● WHAT TO WORK ON
Which lines in the records below contain the word "code"? Copy each one out.

● AVAILABLE RECORDS

================

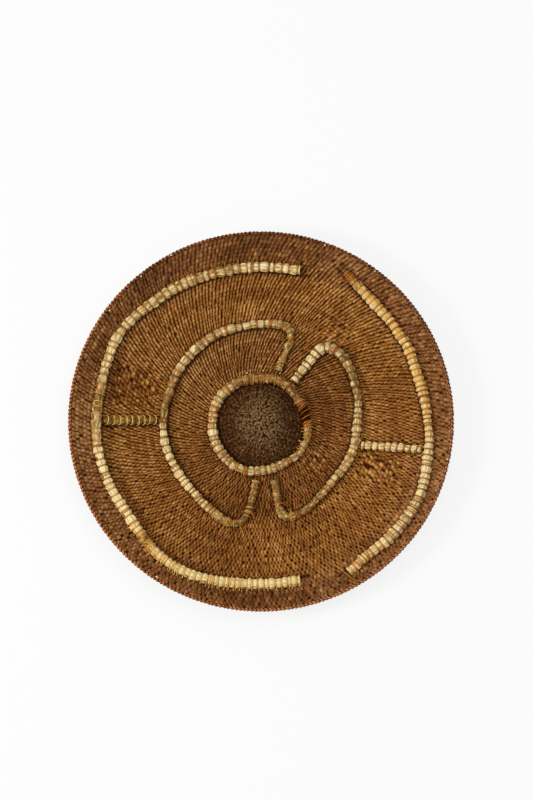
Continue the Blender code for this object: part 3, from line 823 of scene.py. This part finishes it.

================

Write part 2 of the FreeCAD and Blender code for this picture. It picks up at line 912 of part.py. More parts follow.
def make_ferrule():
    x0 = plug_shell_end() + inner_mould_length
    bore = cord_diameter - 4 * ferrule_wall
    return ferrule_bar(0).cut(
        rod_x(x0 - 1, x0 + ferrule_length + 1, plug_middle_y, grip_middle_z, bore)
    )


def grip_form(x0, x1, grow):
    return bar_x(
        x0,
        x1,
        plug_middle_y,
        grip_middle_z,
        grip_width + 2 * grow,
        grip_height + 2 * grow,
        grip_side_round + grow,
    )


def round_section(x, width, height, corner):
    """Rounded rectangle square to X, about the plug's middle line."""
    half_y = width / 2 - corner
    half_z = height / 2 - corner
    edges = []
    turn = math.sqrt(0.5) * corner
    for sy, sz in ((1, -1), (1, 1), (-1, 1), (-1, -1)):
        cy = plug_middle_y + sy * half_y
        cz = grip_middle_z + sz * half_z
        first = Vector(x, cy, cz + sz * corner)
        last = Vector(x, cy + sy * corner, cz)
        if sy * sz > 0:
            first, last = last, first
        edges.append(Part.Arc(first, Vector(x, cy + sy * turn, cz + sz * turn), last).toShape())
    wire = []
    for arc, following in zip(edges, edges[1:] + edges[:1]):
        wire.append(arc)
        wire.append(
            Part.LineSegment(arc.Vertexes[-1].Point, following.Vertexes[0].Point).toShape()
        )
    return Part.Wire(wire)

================

● SOLUTION TO THE EXERCISE
Continue the Blender code for this object: part 3, from line 823 of scene.py. This part finishes it.
Write part 2 of the FreeCAD and Blender code for this picture. It picks up at line 912 of part.py. More parts follow.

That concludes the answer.